Identify the lines bearing the string "that" and gather them.

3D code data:
------------------------------------------------------------
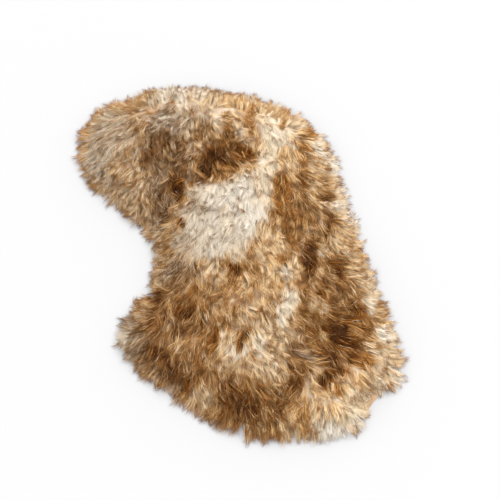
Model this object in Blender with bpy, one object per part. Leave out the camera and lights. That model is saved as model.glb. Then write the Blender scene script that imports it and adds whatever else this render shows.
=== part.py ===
# A long-woolled sheepskin rug, laid out flat on the floor: one pelt, in its two layers.
# The hide is the tanned skin, cut to the pelt's own outline. The wool stands on it as a
# slab of leaning tufts, parted in places, with two staggered tiers of locks round its rim.
# X runs across the pelt, Y from the rump to the neck, and Z up from the floor.
import math
import random
from collections import namedtuple

import bmesh
import bpy
from mathutils import Vector, geometry, noise

# Driving dimensions, in metres
HIDE_LENGTH = 1.086
HIDE_WIDTH = 0.660
HIDE_THICKNESS = 0.002
LAYER_GAP = 0.0003  # between the hide and the wool's underside
PILE_HEIGHT = 0.045  # the wool's top over the floor, in the hollows between its tufts
RIM_HEIGHT = 0.021  # the wool's top at the rim, where it turns down to the floor
SHOULDER = 0.075  # how far in from the rim the wool reaches its full height
OVERHANG = 0.006  # how far the wool's wall stands out past the hide's edge
RIM_WAVE = 0.008  # how far that wall wanders in and out
RIM_WAVE_LENGTH = 0.050
EDGE_STEP = 0.0145  # spacing of the points round the rim, and the width of a lock's root
EDGE_WOBBLE = 0.003  # the unevenness of the hide's cut edge

# Tufts of wool, each leaning the way the wool lies
TUFT_SPACING = 0.046
TUFT_RADIUS = 0.0276  # across the wool's lie, so that neighbours overlap
TUFT_RISE = 0.016
TUFT_SPREAD = 0.40  # the share by which a tuft's rise and place vary
TUFT_STRETCH = 1.35  # a tuft's length along the wool's lie, over its width
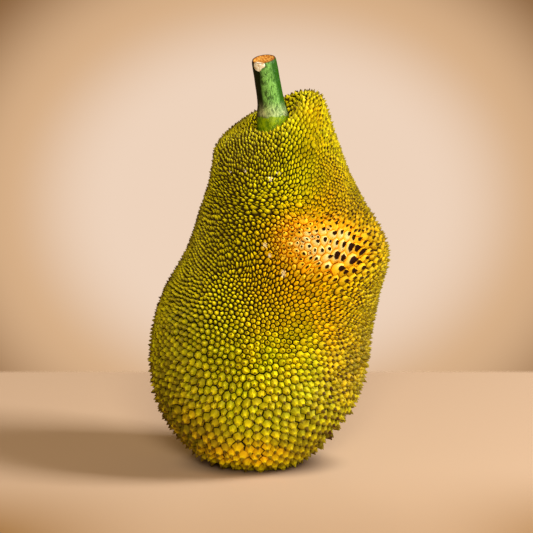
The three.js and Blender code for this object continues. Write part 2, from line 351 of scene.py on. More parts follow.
------------------------------------------------------------
RESULT FOR THIS EXERCISE>
Model this object in Blender with bpy, one object per part. Leave out the camera and lights. That model is saved as model.glb. Then write the Blender scene script that imports it and adds whatever else this render shows.
RIM_WAVE = 0.008  # how far that wall wanders in and out
TUFT_RADIUS = 0.0276  # across the wool's lie, so that neighbours overlap